**Set exercise:** Copy out every record below with complete accuracy.

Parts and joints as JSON
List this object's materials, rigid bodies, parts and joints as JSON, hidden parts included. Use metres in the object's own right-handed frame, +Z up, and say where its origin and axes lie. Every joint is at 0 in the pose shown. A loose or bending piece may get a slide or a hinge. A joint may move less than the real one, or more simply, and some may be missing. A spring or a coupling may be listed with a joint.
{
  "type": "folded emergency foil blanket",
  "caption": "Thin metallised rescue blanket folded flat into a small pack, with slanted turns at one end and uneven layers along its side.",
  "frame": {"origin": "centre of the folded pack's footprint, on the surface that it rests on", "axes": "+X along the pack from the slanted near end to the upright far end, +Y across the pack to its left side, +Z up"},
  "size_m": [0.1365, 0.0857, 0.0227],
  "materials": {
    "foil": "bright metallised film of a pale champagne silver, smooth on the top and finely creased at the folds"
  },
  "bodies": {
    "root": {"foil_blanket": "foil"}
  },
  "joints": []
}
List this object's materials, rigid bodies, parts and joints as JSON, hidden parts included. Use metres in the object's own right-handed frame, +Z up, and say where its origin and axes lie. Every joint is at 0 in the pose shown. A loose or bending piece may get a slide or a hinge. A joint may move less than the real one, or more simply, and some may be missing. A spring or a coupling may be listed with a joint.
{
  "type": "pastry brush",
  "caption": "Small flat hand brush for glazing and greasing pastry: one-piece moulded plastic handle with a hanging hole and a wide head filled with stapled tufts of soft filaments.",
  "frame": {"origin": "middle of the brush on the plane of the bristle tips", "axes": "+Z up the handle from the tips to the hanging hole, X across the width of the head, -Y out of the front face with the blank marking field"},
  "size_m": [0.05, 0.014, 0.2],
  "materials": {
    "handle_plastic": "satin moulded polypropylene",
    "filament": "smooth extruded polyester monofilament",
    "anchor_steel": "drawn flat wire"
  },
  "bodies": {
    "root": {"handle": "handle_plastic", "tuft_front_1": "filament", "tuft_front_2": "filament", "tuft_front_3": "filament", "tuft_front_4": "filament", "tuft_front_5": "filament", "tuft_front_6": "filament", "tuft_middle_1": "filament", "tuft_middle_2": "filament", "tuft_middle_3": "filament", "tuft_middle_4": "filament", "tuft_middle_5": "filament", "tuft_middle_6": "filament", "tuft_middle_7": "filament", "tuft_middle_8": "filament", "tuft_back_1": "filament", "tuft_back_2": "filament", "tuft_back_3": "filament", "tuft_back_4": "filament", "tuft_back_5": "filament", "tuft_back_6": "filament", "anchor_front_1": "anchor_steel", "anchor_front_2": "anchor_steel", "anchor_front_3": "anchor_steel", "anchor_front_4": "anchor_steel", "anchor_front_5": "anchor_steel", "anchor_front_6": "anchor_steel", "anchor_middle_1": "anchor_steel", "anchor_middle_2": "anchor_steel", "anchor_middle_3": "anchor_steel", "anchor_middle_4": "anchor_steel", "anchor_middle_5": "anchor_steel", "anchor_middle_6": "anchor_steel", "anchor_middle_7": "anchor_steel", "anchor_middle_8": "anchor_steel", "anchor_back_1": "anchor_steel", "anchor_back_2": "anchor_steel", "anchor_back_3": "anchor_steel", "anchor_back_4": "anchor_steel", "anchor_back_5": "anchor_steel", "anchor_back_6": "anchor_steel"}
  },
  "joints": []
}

**Solution to this exercise:**
List this object's materials, rigid bodies, parts and joints as JSON, hidden parts included. Use metres in the object's own right-handed frame, +Z up, and say where its origin and axes lie. Every joint is at 0 in the pose shown. A loose or bending piece may get a slide or a hinge. A joint may move less than the real one, or more simply, and some may be missing. A spring or a coupling may be listed with a joint.
{
  "type": "folded emergency foil blanket",
  "caption": "Thin metallised rescue blanket folded flat into a small pack, with slanted turns at one end and uneven layers along its side.",
  "frame": {"origin": "centre of the folded pack's footprint, on the surface that it rests on", "axes": "+X along the pack from the slanted near end to the upright far end, +Y across the pack to its left side, +Z up"},
  "size_m": [0.1365, 0.0857, 0.0227],
  "materials": {
    "foil": "bright metallised film of a pale champagne silver, smooth on the top and finely creased at the folds"
  },
  "bodies": {
    "root": {"foil_blanket": "foil"}
  },
  "joints": []
}
List this object's materials, rigid bodies, parts and joints as JSON, hidden parts included. Use metres in the object's own right-handed frame, +Z up, and say where its origin and axes lie. Every joint is at 0 in the pose shown. A loose or bending piece may get a slide or a hinge. A joint may move less than the real one, or more simply, and some may be missing. A spring or a coupling may be listed with a joint.
{
  "type": "pastry brush",
  "caption": "Small flat hand brush for glazing and greasing pastry: one-piece moulded plastic handle with a hanging hole and a wide head filled with stapled tufts of soft filaments.",
  "frame": {"origin": "middle of the brush on the plane of the bristle tips", "axes": "+Z up the handle from the tips to the hanging hole, X across the width of the head, -Y out of the front face with the blank marking field"},
  "size_m": [0.05, 0.014, 0.2],
  "materials": {
    "handle_plastic": "satin moulded polypropylene",
    "filament": "smooth extruded polyester monofilament",
    "anchor_steel": "drawn flat wire"
  },
  "bodies": {
    "root": {"handle": "handle_plastic", "tuft_front_1": "filament", "tuft_front_2": "filament", "tuft_front_3": "filament", "tuft_front_4": "filament", "tuft_front_5": "filament", "tuft_front_6": "filament", "tuft_middle_1": "filament", "tuft_middle_2": "filament", "tuft_middle_3": "filament", "tuft_middle_4": "filament", "tuft_middle_5": "filament", "tuft_middle_6": "filament", "tuft_middle_7": "filament", "tuft_middle_8": "filament", "tuft_back_1": "filament", "tuft_back_2": "filament", "tuft_back_3": "filament", "tuft_back_4": "filament", "tuft_back_5": "filament", "tuft_back_6": "filament", "anchor_front_1": "anchor_steel", "anchor_front_2": "anchor_steel", "anchor_front_3": "anchor_steel", "anchor_front_4": "anchor_steel", "anchor_front_5": "anchor_steel", "anchor_front_6": "anchor_steel", "anchor_middle_1": "anchor_steel", "anchor_middle_2": "anchor_steel", "anchor_middle_3": "anchor_steel", "anchor_middle_4": "anchor_steel", "anchor_middle_5": "anchor_steel", "anchor_middle_6": "anchor_steel", "anchor_middle_7": "anchor_steel", "anchor_middle_8": "anchor_steel", "anchor_back_1": "anchor_steel", "anchor_back_2": "anchor_steel", "anchor_back_3": "anchor_steel", "anchor_back_4": "anchor_steel", "anchor_back_5": "anchor_steel", "anchor_back_6": "anchor_steel"}
  },
  "joints": []
}